Week 3 – Reading Response

What do you consider to be the characteristics of a strongly interactive system? What ideas do you have for improving the degree of user interaction in your p5 sketches?

A strongly interactive system is one that feels alive in the sense that it responds to the user and isn’t just like a one way conversation. It listens to what the user is doing, understands those actions, and adapts in a way that makes the experience feel more personal and engaging. In the reading Crawford talks about interactivity being a kind of conversation between the system and the user, with three essential elements, listening, thinking, and speaking.  This means the system is not just reacting, but actively participating and if any of those elements falter, the interaction falls flat.

Thinking about how I can bring this to my p5 sketches, I realize there’s a lot I could do to make the interaction feel more alive.

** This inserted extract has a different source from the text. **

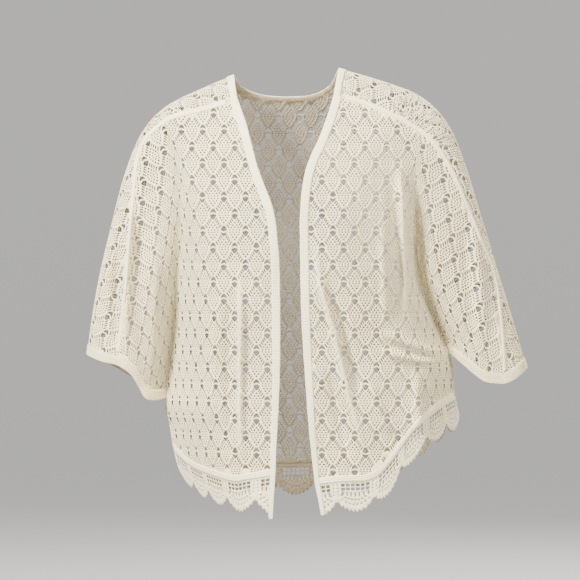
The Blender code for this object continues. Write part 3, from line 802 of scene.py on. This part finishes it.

Specifically I think there’s room to play with how the system “speaks” back to my users. Before this reading my idea of interaction was just having visual feedback when a user clicks or drags, but now I think there’s more potential to make those responses more dynamic and meaningful. For example, instead of the same visual change with every interaction, I could have the system react differently based on how the user engages. If a user clicks quickly or drags slowly, the feedback could reflect that, so essentially just subtle changes in how elements behave could help keep the user invested. By treating user interaction as this ongoing exchange, I think I can create sketches that feel more responsive, intuitive, and engaging. The goal is for the user to feel like the system is learning and adapting, making each interaction unique. That’s what really makes it feel like the system has a personality of its own, and the user is an active part of shaping the experience.